#### [Do this]
Wherever the word "from" appears in a line, copy that line.

________________________

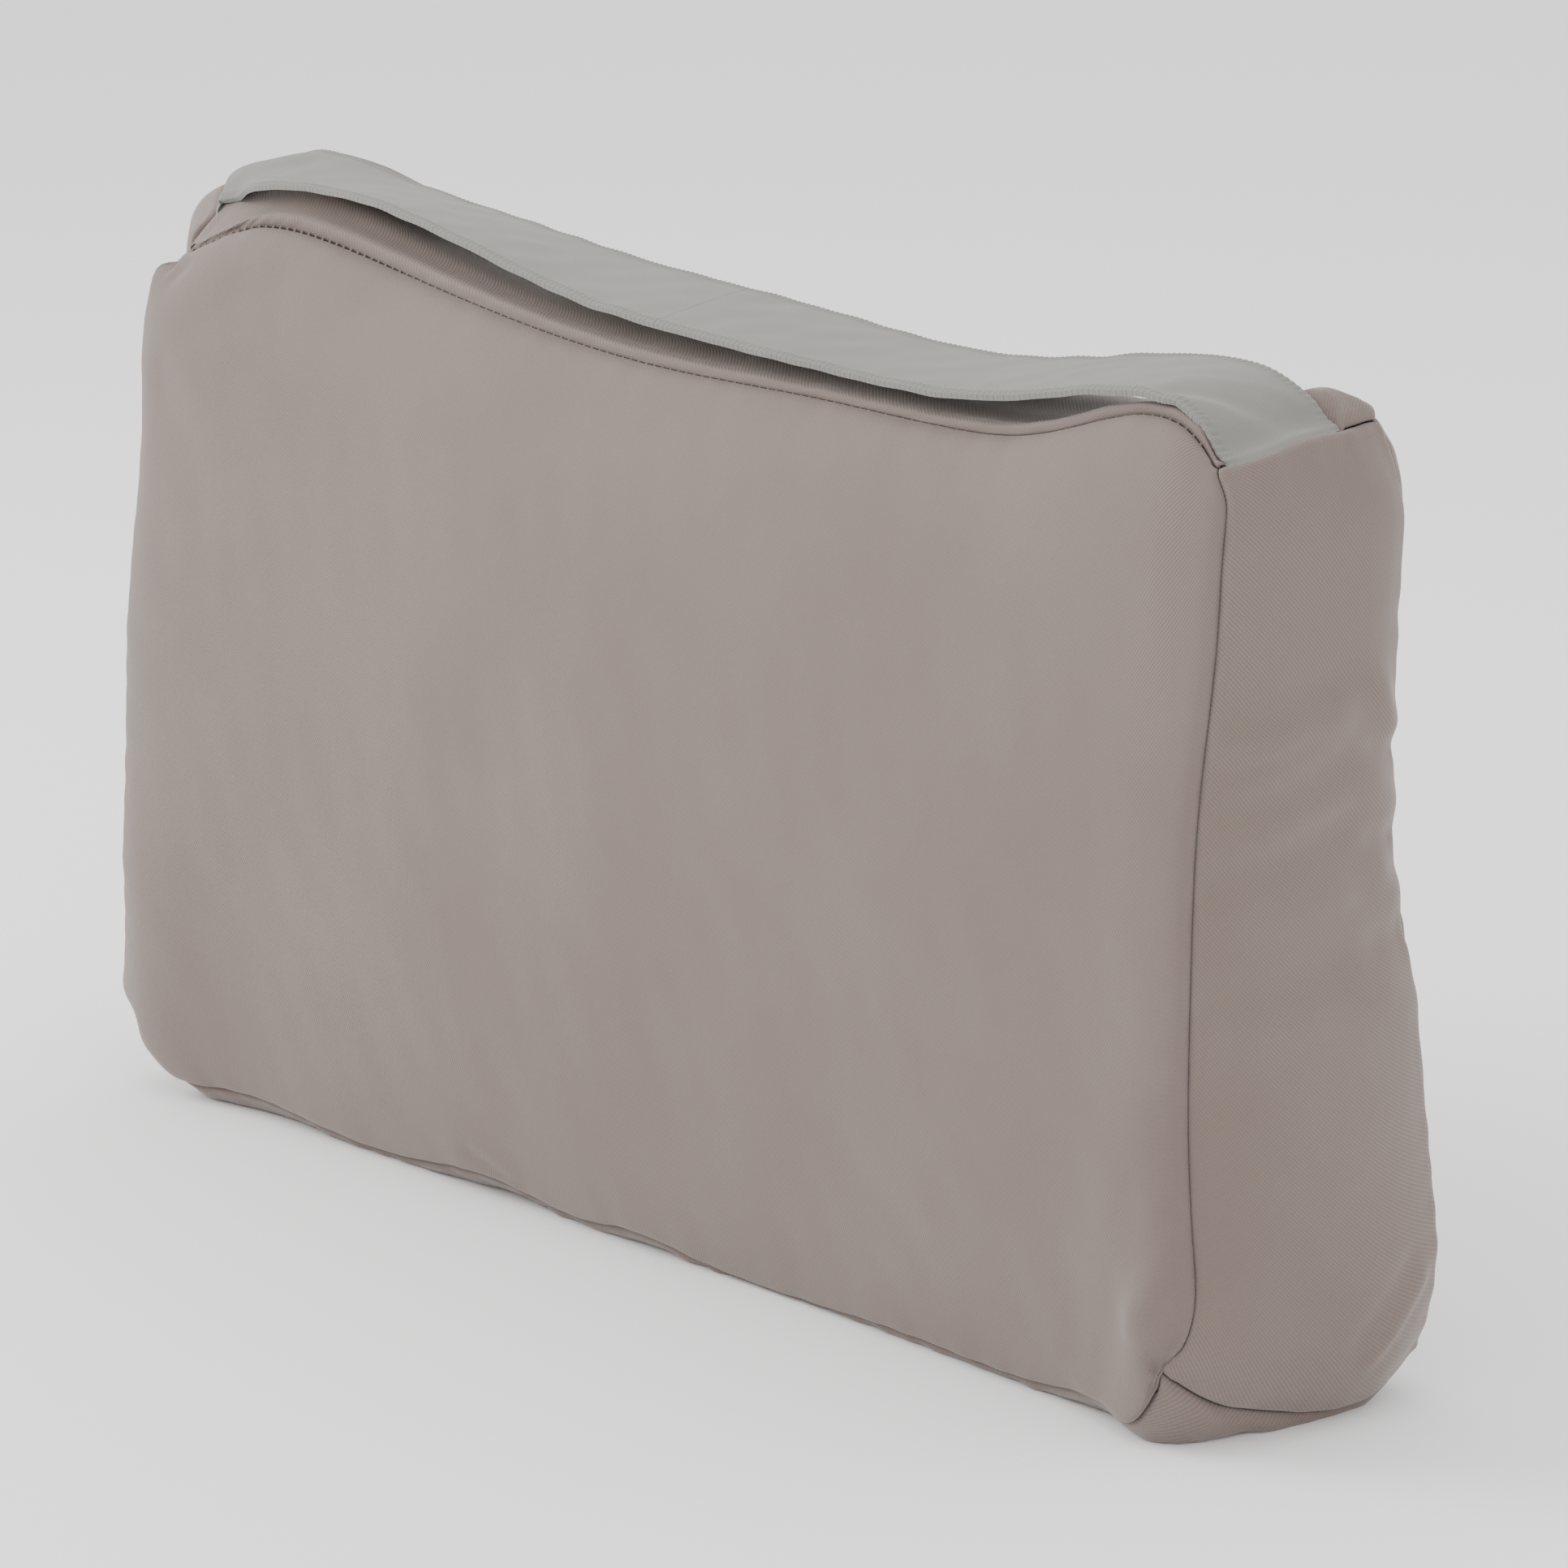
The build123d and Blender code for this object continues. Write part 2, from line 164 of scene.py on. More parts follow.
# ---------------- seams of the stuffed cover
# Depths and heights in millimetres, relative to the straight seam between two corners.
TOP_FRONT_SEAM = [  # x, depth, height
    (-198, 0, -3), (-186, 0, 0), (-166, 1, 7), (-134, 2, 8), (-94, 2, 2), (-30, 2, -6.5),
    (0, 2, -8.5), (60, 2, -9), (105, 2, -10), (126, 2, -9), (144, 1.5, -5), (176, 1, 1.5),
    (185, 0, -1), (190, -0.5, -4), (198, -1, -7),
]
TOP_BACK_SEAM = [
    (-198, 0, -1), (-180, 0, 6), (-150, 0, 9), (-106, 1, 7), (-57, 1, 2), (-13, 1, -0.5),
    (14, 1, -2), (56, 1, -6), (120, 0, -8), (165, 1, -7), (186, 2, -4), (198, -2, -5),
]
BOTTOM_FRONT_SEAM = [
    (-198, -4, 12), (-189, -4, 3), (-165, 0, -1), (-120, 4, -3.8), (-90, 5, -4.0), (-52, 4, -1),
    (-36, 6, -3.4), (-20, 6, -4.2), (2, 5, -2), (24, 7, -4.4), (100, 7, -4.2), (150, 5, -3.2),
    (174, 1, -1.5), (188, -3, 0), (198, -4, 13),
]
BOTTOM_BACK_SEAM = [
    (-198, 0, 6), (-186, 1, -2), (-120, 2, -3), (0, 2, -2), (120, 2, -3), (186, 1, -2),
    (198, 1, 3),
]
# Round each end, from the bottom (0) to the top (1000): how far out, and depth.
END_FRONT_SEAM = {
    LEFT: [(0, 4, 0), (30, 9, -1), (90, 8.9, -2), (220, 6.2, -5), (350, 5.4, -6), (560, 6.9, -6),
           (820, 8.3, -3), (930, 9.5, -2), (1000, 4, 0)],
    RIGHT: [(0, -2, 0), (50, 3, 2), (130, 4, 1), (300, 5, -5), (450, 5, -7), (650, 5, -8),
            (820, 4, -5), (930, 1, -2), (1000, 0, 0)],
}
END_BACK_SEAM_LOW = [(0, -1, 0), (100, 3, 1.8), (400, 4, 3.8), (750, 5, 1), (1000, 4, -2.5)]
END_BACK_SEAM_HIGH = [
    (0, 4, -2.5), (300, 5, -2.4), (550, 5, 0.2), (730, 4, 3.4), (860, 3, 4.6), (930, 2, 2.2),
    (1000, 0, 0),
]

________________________

#### [Answer for this exercise]
The build123d and Blender code for this object continues. Write part 2, from line 164 of scene.py on. More parts follow.
# Round each end, from the bottom (0) to the top (1000): how far out, and depth.